WHAT THE TASK ASKS:
Return, unaltered, every line from the beginning of the material below up to and including the one with "stud_bore_chamfer = 0.8".

TASK INPUT:

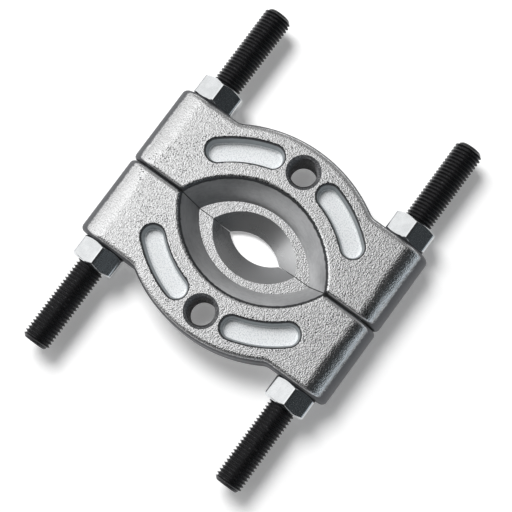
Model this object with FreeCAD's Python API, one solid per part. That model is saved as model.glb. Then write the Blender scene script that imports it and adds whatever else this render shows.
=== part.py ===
import FreeCAD, Part
import math
import os
from FreeCAD import Vector

# A clamshell bearing separator lies on its flat side: +Z is up, X runs along the split between the two
# jaws and the studs run along Y. The origin is on the underside, in the middle of the opening. Sizes are
# in millimetres.

# Studs and nuts
stud_diameter = 16.0
stud_length = 220.0
stud_end_chamfer = 2.0
nut_across_flats = 24.0
nut_height = 13.0
nut_face_diameter = 22.5
nut_chamfer_angle = 30.0
nut_bore_clearance = 0.05
nut_mouth_chamfer = 0.5

# Jaw body
jaw_thickness = 28.0
ear_depth = 47.0
ear_end_margin = 17.0
closed_gap = 0.4
nut_side_clearance = 6.2
crown_corner_radius = 8.0
cast_edge_radius = 3.0
split_edge_radius = 2.6
stud_bore_clearance = 0.5
stud_bore_chamfer = 0.8

# Dish turned into the jaws, about an axis that stands behind the split face
turning_setback = 20.5
dish_mouth_radius = 51.0
dish_wall_run = 9.4
dish_lip_radius = 2.2
land_height = 6.5
bevel_radius = 29.7
bevel_setback = 12.4
opening_radius = 23.0
opening_setback = 16.3
opening_edge_height = 0.8

# Threaded puller hole and the cast pockets beside it, all on one circle about the turning axis
mouth_wall = 14.5
crown_wall = 14.5
puller_thread_diameter = 16.0
puller_mouth_chamfer = 1.5
pocket_width = 13.2
pocket_depth = 8.0
pocket_wall_inset = 1.8
pocket_floor_radius = 1.2
pocket_rim_radius = 1.0
pocket_start_angle = 16.0
pocket_end_angle = 42.0

dish_foot_radius = dish_mouth_radius - dish_wall_run
pocket_circle_radius = dish_mouth_radius + mouth_wall
crown_radius = pocket_circle_radius + crown_wall
crown_half_width = math.sqrt(crown_radius ** 2 - (ear_depth + turning_setback) ** 2)
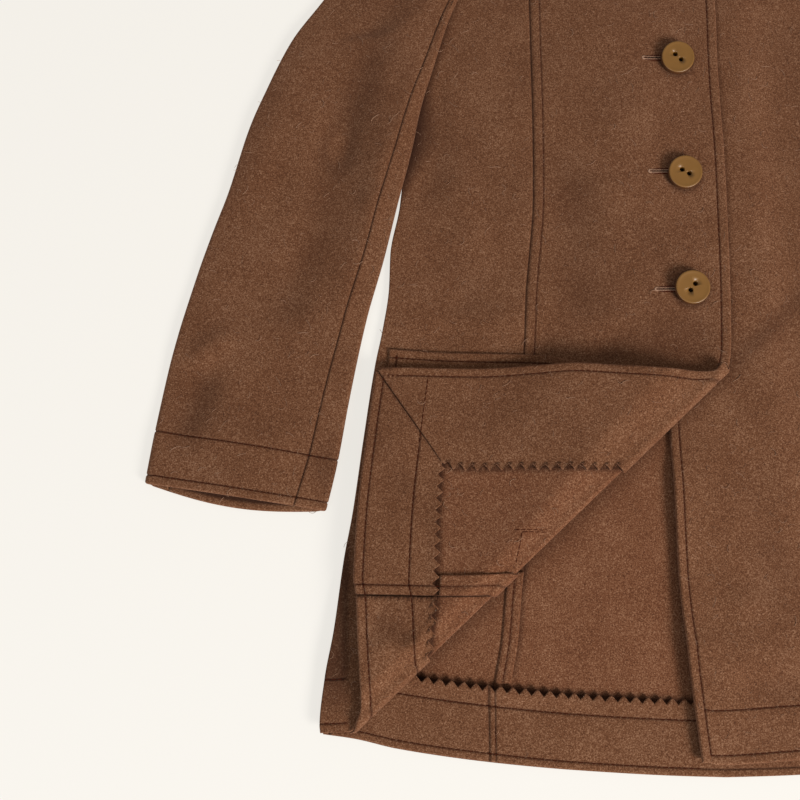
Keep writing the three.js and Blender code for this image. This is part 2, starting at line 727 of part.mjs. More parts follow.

PROBLEM SOLUTION:
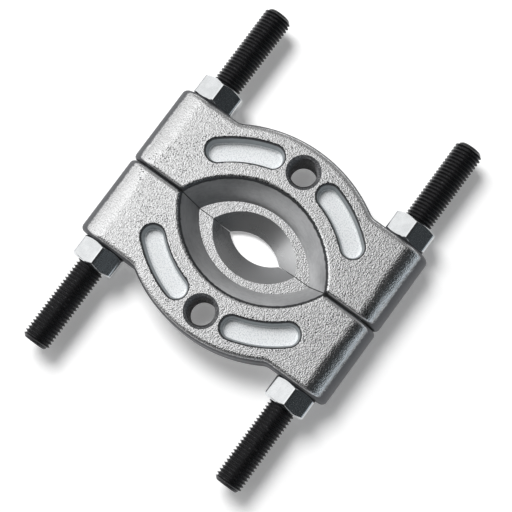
Model this object with FreeCAD's Python API, one solid per part. That model is saved as model.glb. Then write the Blender scene script that imports it and adds whatever else this render shows.
=== part.py ===
import FreeCAD, Part
import math
import os
from FreeCAD import Vector

# A clamshell bearing separator lies on its flat side: +Z is up, X runs along the split between the two
# jaws and the studs run along Y. The origin is on the underside, in the middle of the opening. Sizes are
# in millimetres.

# Studs and nuts
stud_diameter = 16.0
stud_length = 220.0
stud_end_chamfer = 2.0
nut_across_flats = 24.0
nut_height = 13.0
nut_face_diameter = 22.5
nut_chamfer_angle = 30.0
nut_bore_clearance = 0.05
nut_mouth_chamfer = 0.5

# Jaw body
jaw_thickness = 28.0
ear_depth = 47.0
ear_end_margin = 17.0
closed_gap = 0.4
nut_side_clearance = 6.2
crown_corner_radius = 8.0
cast_edge_radius = 3.0
split_edge_radius = 2.6
stud_bore_clearance = 0.5
stud_bore_chamfer = 0.8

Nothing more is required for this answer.